Whatever your history, whatever you have done, whatever shame or failure you carry, if you come to Jesus, he will not turn you away. This is not a promise based on your worthiness; it is a promise based on the Father's will. The Father gives. The Son receives. No one is lost.
Jesus speaks here of a divine initiative that precedes human decision. "No one can come to me unless the Father draws him." This does not diminish our freedom; it grounds it. Before we ever thought to seek God, God was already seeking us. Our journey of faith is a response to an invitation that was extended before we were aware of it.
The language of being "raised up on the last day" appears four times in John 6. Jesus is not offering a temporary fix or a feel-good philosophy. He is promising resurrection, real, bodily, eternal. The bread of life is bread for the long journey, bread that outlasts death itself.
The Acts reading demonstrates this truth from another angle. The persecution that scatters the Church from Jerusalem would seem, from a human perspective, to be a catastrophe. Stephen is dead. The believers are refugees. Everything they built is gone.
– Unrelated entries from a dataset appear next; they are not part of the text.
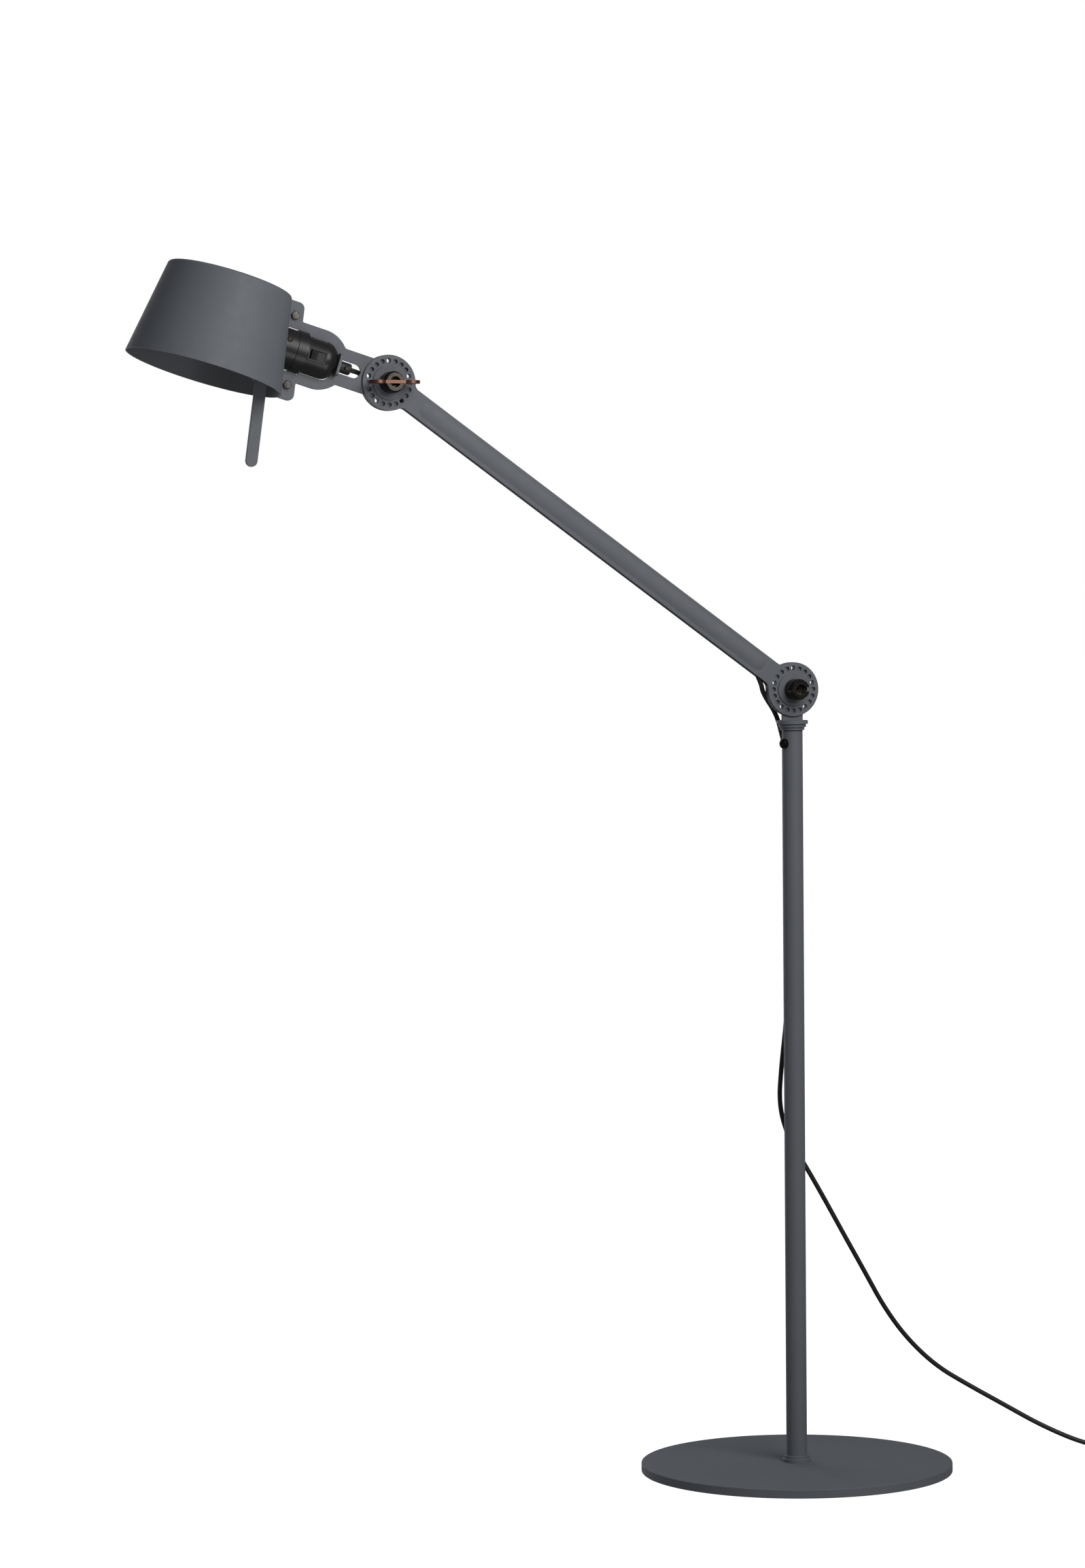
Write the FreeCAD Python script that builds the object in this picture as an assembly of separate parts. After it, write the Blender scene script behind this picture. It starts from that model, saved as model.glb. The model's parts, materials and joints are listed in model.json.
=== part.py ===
import FreeCAD, Part

import math
import os

# A floor-standing architect lamp with one pivoting arm. Millimetres, +Z up.
# The origin is on the floor under the pole. The arm reaches towards -X, and the front is -Y.
# Parts are built in a frame of their own: +X away from the pole, +Y to the front, +Z up.

V = FreeCAD.Vector
OUT = V(1, 0, 0)
FRONT = V(0, 1, 0)
UP = V(0, 0, 1)

# ---- driving dimensions ----
BASE_R = 150.0
BASE_T = 8.3
PAD_T = 0.4
PAD_R = 144.0
POLE_R = 10.0
POLE_WALL = 2.0
ELBOW_H = 754.0
ARM_L = 498.0
ARM_TILT = 35.56
HEAD_TILT = 17.4

JOINT_R = 26.0           # disc at each end of the arm
HOLE_RING_R = 20.5
HOLE_R = 2.2
PLATE_T = 1.6            # pressed arm plates
PLATE_GAP = 4.8          # space between the two arm plates
MID_T = 3.0              # tab and bracket plates that turn between them
ARM_W = 22.0
WASHER_R = 16.2
WASHER_T = 1.5
BOLT_R = 4.0
RUN = 0.05               # radial running clearance
FACE = 0.02              # gap between flat faces that turn on each other

NUT_R = 10.0
NUT_L = 17.5
NUT_BORE = 5.3
SLOT_W = 4.0
SLOT_DEPTH = 9.0

SHADE_U = 172.0          # shade axis, measured out from the head joint
SHADE_LOW = -45.8
SHADE_HIGH = 44.5
SHADE_R_LOW = 74.0
SHADE_R_HIGH = 58.8
SHADE_T = 1.2

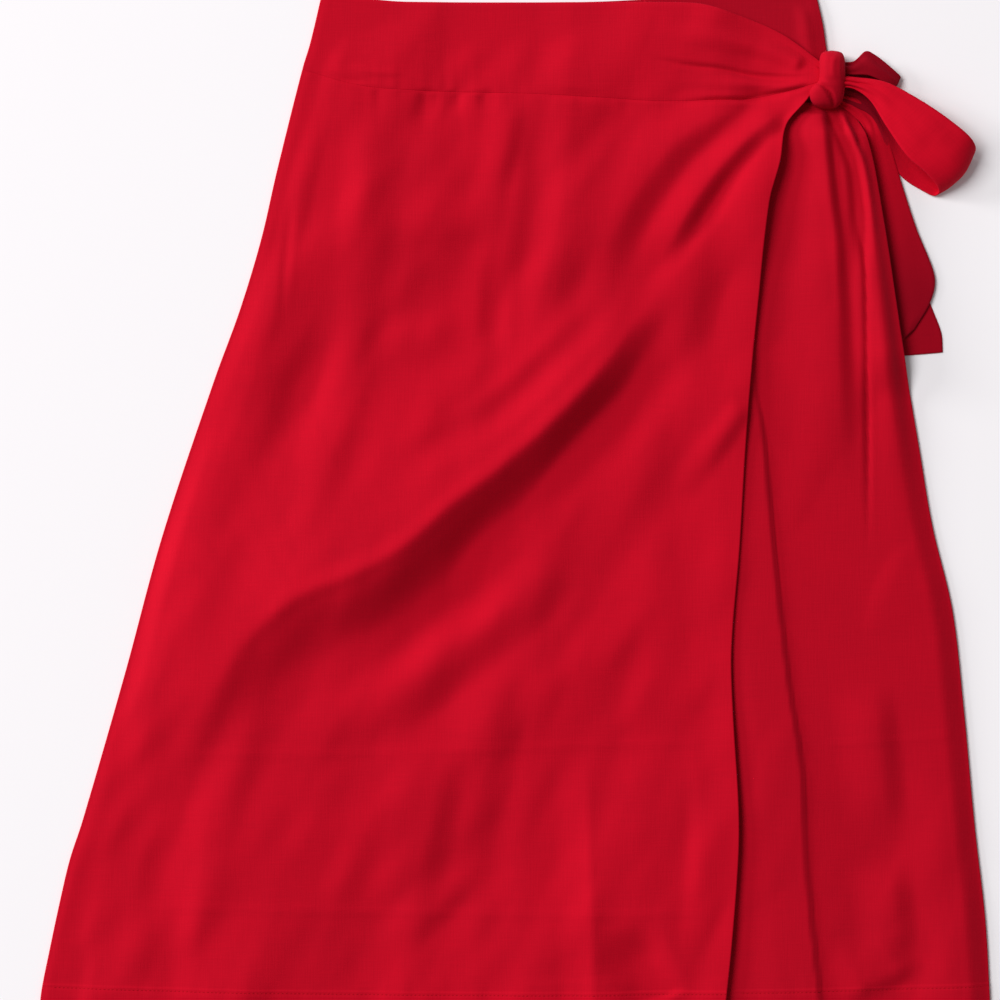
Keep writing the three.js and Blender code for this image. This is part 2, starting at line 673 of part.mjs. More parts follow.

And yet, Philip arrives in Samaria and "there is great joy in that city." The scattering becomes a sowing. What the persecutors intended as destruction, God uses as seed. This is the pattern of Easter: death leads to life, scattering leads to spreading, loss leads to finding.
Living It
If you have ever felt that you have gone too far, sinned too deeply, or wandered too long for God to want you back, hear Jesus today: "The one who comes to me I will certainly not cast out." Take him at his word. Come as you are. If you have been avoiding prayer, confession, or community because of shame, today is the day to return. Also notice where God may be using a scattering in your life, a disruption, a loss, a forced change, as a sowing. Like Philip in Samaria, carry the joy of the Gospel into the unexpected places where life has taken you.
Prayer
Father, you draw us to your Son, and your Son promises never to cast us out. We come today with all our doubts, our failures, and our wanderings. Receive us. Raise us up. Use even the scatterings of our lives as seeds of joy, just as you used the persecution of the early Church to spread the Gospel to Samaria. We trust that nothing the Father gives to Jesus will be lost. Nothing. Not even us. Alleluia. Amen.